Douglas Carswell has a blog post about the "Defence Industrial Scam" which he concludes with the words
Getting better value from the procurement budget isn't just about dealing with inter service riviary or dozy officials. It means buying kit off-the-shelf and scapping the Defence Industrial Strategy.
I think this is flat-out wrong. A friend put it very succinctly: "DIS was about the only way of getting cheap kit anyone had ever come up with".

Below is a comment that I tried to post in reply to him last night, but which hasn't appeared for some reason:
Hi Douglas!
The DIS hasn't been implemented, which is part of the problem.

Instead there's a sham of competition where one or two bidders slug it out for months or even years to jump through DE&S hoops before the whole process is tossed aside and something is bought off-the-shelf from someone else, then scrapped after 18 months because otherwise the Urgent Operational Requirement would have to come out of MoD funds rather than from the Treasury as it's deemed to have been part of the Equipment Plan.

Naturally, after being jerked around like that, industry (located anywhere) starts charging more for the hassle of dealing with the UK MoD.

The main benefit to industry from the DIS is not the protectionism, it's the long-term strategy - as with the French 'Loi de Programmation' for the DGA.

Long-term contracts mean that investment can be made, costs cut and risk premiums slashed, lowering the price to the customer, while still being profitable for industry. Short-termism has the opposite effects.
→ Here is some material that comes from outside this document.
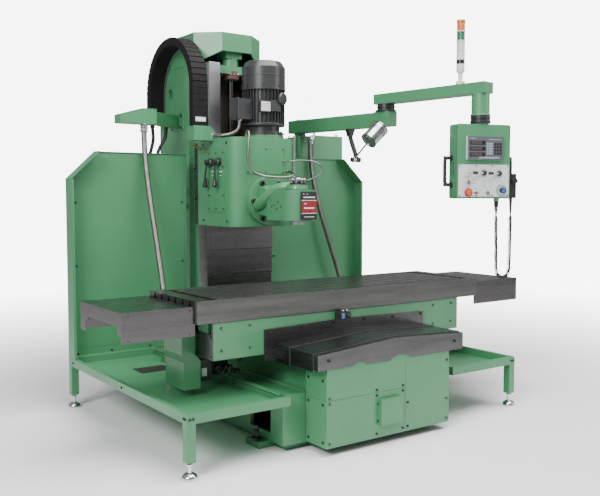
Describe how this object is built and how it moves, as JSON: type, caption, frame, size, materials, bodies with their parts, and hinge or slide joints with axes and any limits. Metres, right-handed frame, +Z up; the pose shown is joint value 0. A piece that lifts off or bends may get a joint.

It's either a virtuous or vicious circle, depending on how the hand is played, but the number of players is too small for it to be a free market.

Since the matter has been broached, I plan to write a full post about the DIS. Most likely focusing on the collapse of FRES and the wider AFV sector - a project I have had no direct involvement with, so do not have to worry about confidentiality, but one which I've followed the progress of nonetheless.

UPDATE: The comment has appeared now, must have done something wrong when trying to post it. Apologies all round.